• WHAT IS REQUIRED: Give the data below again, word for word.

####

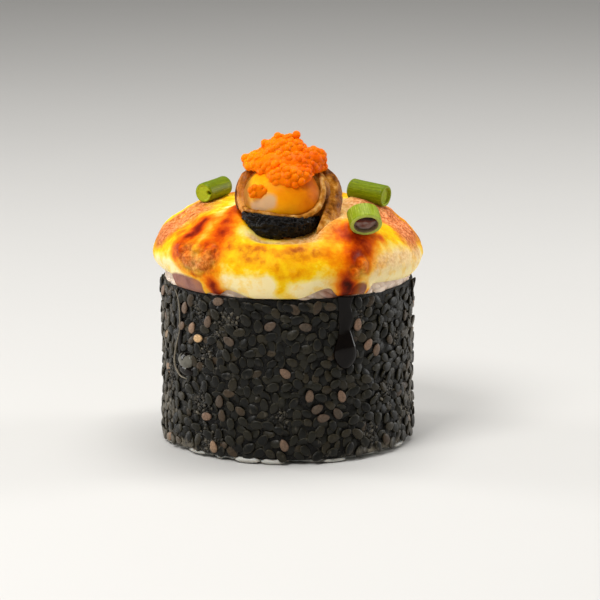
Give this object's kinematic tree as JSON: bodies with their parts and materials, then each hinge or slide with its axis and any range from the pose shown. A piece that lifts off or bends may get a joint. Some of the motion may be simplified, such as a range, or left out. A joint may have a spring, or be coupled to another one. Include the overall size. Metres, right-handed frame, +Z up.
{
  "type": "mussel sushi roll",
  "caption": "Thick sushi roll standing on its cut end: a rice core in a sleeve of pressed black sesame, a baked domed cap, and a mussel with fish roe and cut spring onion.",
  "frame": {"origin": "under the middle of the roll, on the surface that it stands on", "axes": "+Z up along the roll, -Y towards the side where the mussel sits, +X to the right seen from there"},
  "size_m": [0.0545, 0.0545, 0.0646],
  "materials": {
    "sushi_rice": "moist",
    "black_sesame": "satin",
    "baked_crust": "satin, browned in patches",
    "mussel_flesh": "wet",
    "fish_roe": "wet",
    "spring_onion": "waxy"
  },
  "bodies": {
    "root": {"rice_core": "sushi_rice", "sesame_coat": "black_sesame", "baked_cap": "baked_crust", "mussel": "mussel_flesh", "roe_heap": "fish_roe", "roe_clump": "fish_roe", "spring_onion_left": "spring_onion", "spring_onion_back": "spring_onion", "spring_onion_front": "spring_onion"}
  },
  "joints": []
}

####

• EXERCISE RESULT:
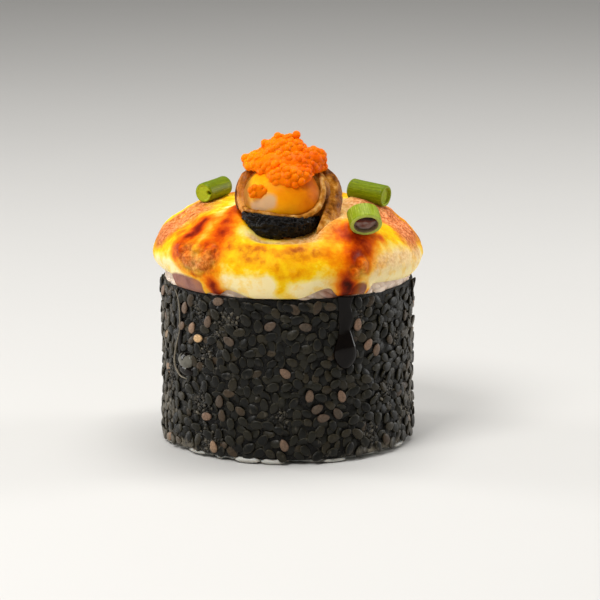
Give this object's kinematic tree as JSON: bodies with their parts and materials, then each hinge or slide with its axis and any range from the pose shown. A piece that lifts off or bends may get a joint. Some of the motion may be simplified, such as a range, or left out. A joint may have a spring, or be coupled to another one. Include the overall size. Metres, right-handed frame, +Z up.
{
  "type": "mussel sushi roll",
  "caption": "Thick sushi roll standing on its cut end: a rice core in a sleeve of pressed black sesame, a baked domed cap, and a mussel with fish roe and cut spring onion.",
  "frame": {"origin": "under the middle of the roll, on the surface that it stands on", "axes": "+Z up along the roll, -Y towards the side where the mussel sits, +X to the right seen from there"},
  "size_m": [0.0545, 0.0545, 0.0646],
  "materials": {
    "sushi_rice": "moist",
    "black_sesame": "satin",
    "baked_crust": "satin, browned in patches",
    "mussel_flesh": "wet",
    "fish_roe": "wet",
    "spring_onion": "waxy"
  },
  "bodies": {
    "root": {"rice_core": "sushi_rice", "sesame_coat": "black_sesame", "baked_cap": "baked_crust", "mussel": "mussel_flesh", "roe_heap": "fish_roe", "roe_clump": "fish_roe", "spring_onion_left": "spring_onion", "spring_onion_back": "spring_onion", "spring_onion_front": "spring_onion"}
  },
  "joints": []
}